Between Comet Nishimura, the latest machinations in Congress and a handful of IPOs, there was plenty of news Tuesday. Yet what caught our eye wasn’t the celestial marvel (thanks, fog), politicians or the corners of the Internet salivating over new listings, but rather some new nuggets surrounding some forthcoming banking rules. Not the most exciting arena, perhaps, but it is part of our ongoing coverage of such rules—and one that shows some things about how markets work. Let us take a brief look.
American Banks Want Regulations to Show Their Work
Back in July, the Fed, FDIC and Office of the Comptroller of the Currency released their final plans for the last stage of Basel III bank capital rules (also known as Basel IV or Basel III Endgame), which aim to patch some perceived shortcomings of the broader Basel III overhaul. At the time, headlines seized on this as a 20% capital hike for the biggest banks, causing widespread alarm about banks having to cut lending in order to build the extra buffers. As we noted at the time, this was all old news and not guaranteed to take effect as written, given the rules faced a lengthy feedback period, wouldn’t start phasing in until 2025—and wouldn’t take full effect until 2027. Meanwhile, banks were already increasing capital, making it quite likely they could amass whatever else they needed by retaining earnings over the lengthy implementation timeline.

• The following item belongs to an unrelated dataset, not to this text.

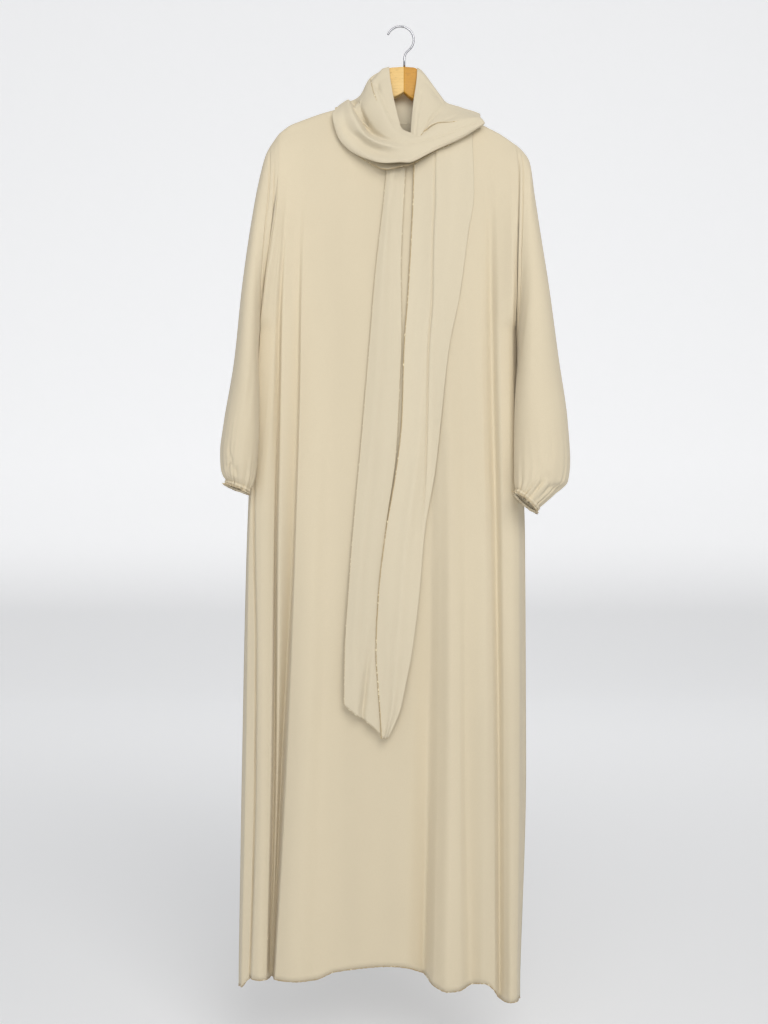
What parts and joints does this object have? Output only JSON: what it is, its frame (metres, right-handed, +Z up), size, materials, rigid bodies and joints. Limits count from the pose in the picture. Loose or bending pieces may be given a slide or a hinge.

Well, now the feedback is rolling in, and one piece from a consortium of industry groups made headlines Tuesday. According to the Chamber of Commerce, American Bankers Association and several others, the new rules violate the Administrative Procedure Act because regulators didn’t “disclose the data and analyses on which their rulemaking is based.”[i] Accordingly, they are requesting that regulators try again and show their work.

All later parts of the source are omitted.